Now, how to get Eve to confess this to Ed?

She needed some serious think time.

Claire went to the front door and used a piece of scrap wood
to wedge it open. Fresh air whirled through the open doorway and stirred the
papers on the desk. Claire breathed in deeply and made an executive decision.

Ten minutes later she was sitting right outside the office
at a small table she had carried out there, with Sean’s cordless office phone
and an iced coffee from Little Bear Books. She gathered her hair up into a
messy knot and shed the cardigan she wore over her sleeveless top, the better
to feel the delicious breeze on her bare arms and neck.

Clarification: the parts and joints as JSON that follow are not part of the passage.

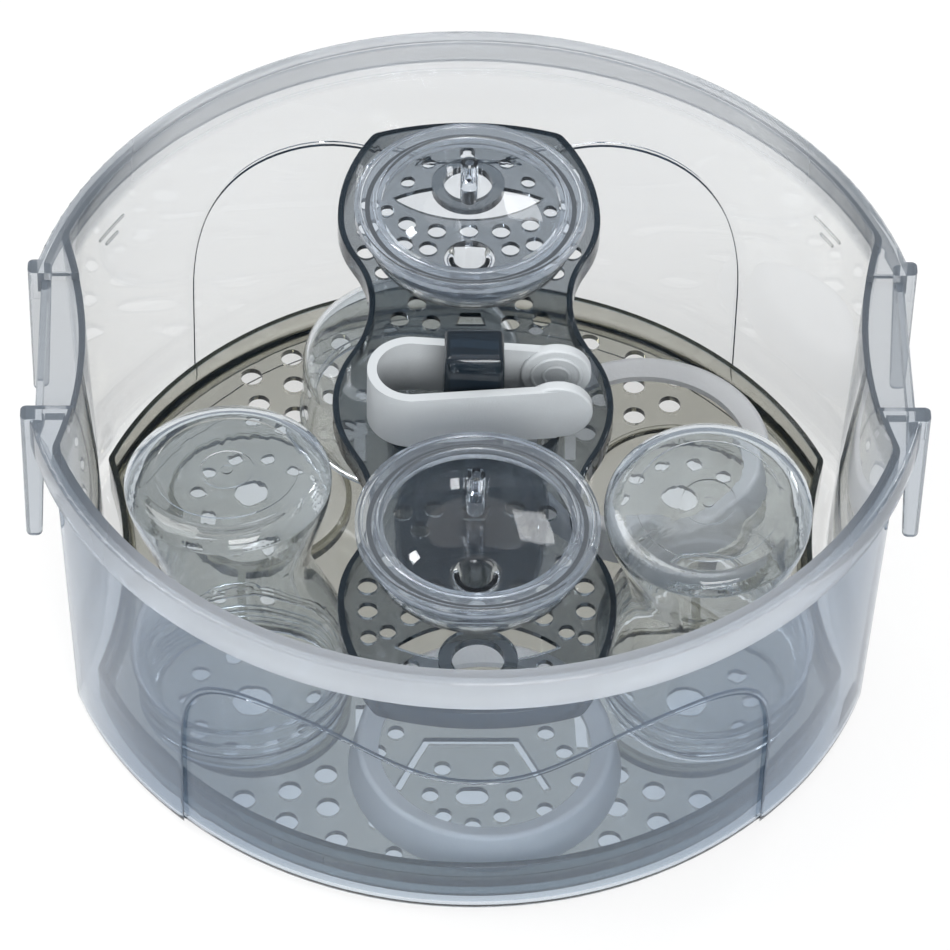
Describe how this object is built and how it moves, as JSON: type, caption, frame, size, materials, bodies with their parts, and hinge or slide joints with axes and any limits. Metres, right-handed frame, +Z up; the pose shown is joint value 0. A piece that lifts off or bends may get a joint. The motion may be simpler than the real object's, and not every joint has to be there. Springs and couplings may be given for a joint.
{
  "type": "baby bottle sterilizer",
  "caption": "Open translucent sterilizer tub with perforated smoke-grey trays, lifting post, tongs and a load of bottles, teats, collars and a cap.",
  "frame": {"origin": "middle of the tub's base, on the surface it stands on", "axes": "+Z up, -Y towards the viewer of the picture (front), +X to the right; hand recesses at +X and -X"},
  "size_m": [0.2772, 0.28, 0.119],
  "materials": {
    "tub_plastic": "translucent, soft gloss",
    "lower_tray_smoke": "smoke tinted, gloss",
    "upper_tray_smoke": "smoke tinted, gloss",
    "tongs_grey": "satin",
    "clear_silicone": "clear, soft gloss",
    "clear_bottle": "clear, gloss",
    "frosted_collar": "frosted white",
    "clear_cap": "clear, gloss"
  },
  "bodies": {
    "tub": {"tub": "tub_plastic"},
    "lower_tray": {"lower_tray": "lower_tray_smoke"},
    "upper_tray": {"upper_tray": "upper_tray_smoke"},
    "tongs": {"tongs": "tongs_grey"},
    "rear_teat": {"rear_teat": "clear_silicone"},
    "front_teat": {"front_teat": "clear_silicone"},
    "left_bottle": {"left_bottle": "clear_bottle"},
    "right_bottle": {"right_bottle": "clear_bottle"},
    "front_collar": {"front_collar": "frosted_collar"},
    "rear_collar": {"rear_collar": "frosted_collar"},
    "bottle_cap": {"bottle_cap": "clear_cap"}
  },
  "joints": [
    {"name": "lower_tray_lift", "type": "slide", "parent": "tub", "child": "lower_tray", "axis": [0, 0, 1], "range_m": [0, 0.14]},
    {"name": "upper_tray_lift", "type": "slide", "parent": "lower_tray", "child": "upper_tray", "axis": [0, 0, 1], "range_m": [0, 0.14]},
    {"name": "tongs_lift", "type": "slide", "parent": "upper_tray", "child": "tongs", "axis": [0, 0, 1], "range_m": [0, 0.05]},
    {"name": "rear_teat_lift", "type": "slide", "parent": "upper_tray", "child": "rear_teat", "axis": [0, 0, 1], "range_m": [0, 0.07]},
    {"name": "front_teat_lift", "type": "slide", "parent": "upper_tray", "child": "front_teat", "axis": [0, 0, 1], "range_m": [0, 0.07]},
    {"name": "left_bottle_lift", "type": "slide", "parent": "lower_tray", "child": "left_bottle", "axis": [0, 0, 1], "range_m": [0, 0.125]},
    {"name": "right_bottle_lift", "type": "slide", "parent": "lower_tray", "child": "right_bottle", "axis": [0, 0, 1], "range_m": [0, 0.125]},
    {"name": "front_collar_lift", "type": "slide", "parent": "lower_tray", "child": "front_collar", "axis": [-0.1191, 0, 0.9929], "range_m": [0, 0.055]},
    {"name": "rear_collar_lift", "type": "slide", "parent": "lower_tray", "child": "rear_collar", "axis": [0, 0, 1], "range_m": [0, 0.058]},
    {"name": "bottle_cap_lift", "type": "slide", "parent": "lower_tray", "child": "bottle_cap", "axis": [0, 0, 1], "range_m": [0, 0.02]}
  ]
}
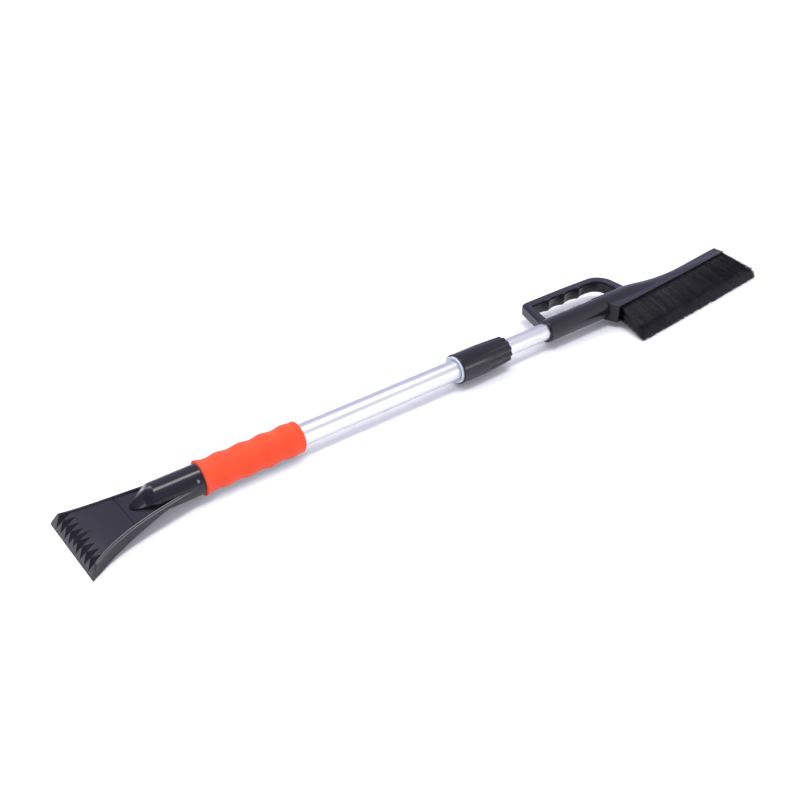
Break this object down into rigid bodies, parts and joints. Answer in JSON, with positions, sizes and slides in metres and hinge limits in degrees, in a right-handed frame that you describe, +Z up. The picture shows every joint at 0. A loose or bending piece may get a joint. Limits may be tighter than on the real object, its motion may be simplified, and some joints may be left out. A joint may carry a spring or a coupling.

She closed her eyes
behind her sunglasses, in preparation to have a good, long think.

A little while later, she heard a noise, and when she opened
her eyes, Ed was standing there.

“Working hard?” he asked her.

Claire showed him the stack of Sean’s business cards on the
table, weighted down with a rock. She offered him one, which he declined.

“Public relations, huh?”

“Mm hmm,” she replied.

“It looks more like basking in the sunshine,” he said. “Mind
if I join you?”

Claire gestured with her hand to show that he was welcome.
Ed went inside, carried out a chair, and sat down across from her.

The banging in the back of the office stopped, and then the
whine of a circular saw could be heard.

 “That Pip?” he asked.

“The one and only,” she replied.

“I was so caught up in my own drama this morning I forgot to
ask, how are you?”

“At loose ends,” she said. “I haven’t been offered the Eldridge
job, and this is only temporary until Sean comes back from the beach and hires someone
permanent.”

“Melissa took secretarial training in prison,” he said.
“She’d probably appreciate the opportunity.”

“We talked about that,” Claire said. “We all love Melissa
but here’s the thing: he’s concerned about her grammar, which is atrocious, and
he’s not sure how his clients would feel about her being an ex-con. She could
work on the grammar, but the federal record is not going to go away.”

“Valid concerns,” Ed said. “I wish it wasn’t that way, but
here we are.”

“Let me tell you what I did all day yesterday,” she said. “I
had Cameron Crowe’s website open on one tab, where I could read his interviews
with seventies rock stars, and I had a video website open on another tab, so I
could watch performances of the music they talked about in the interviews.”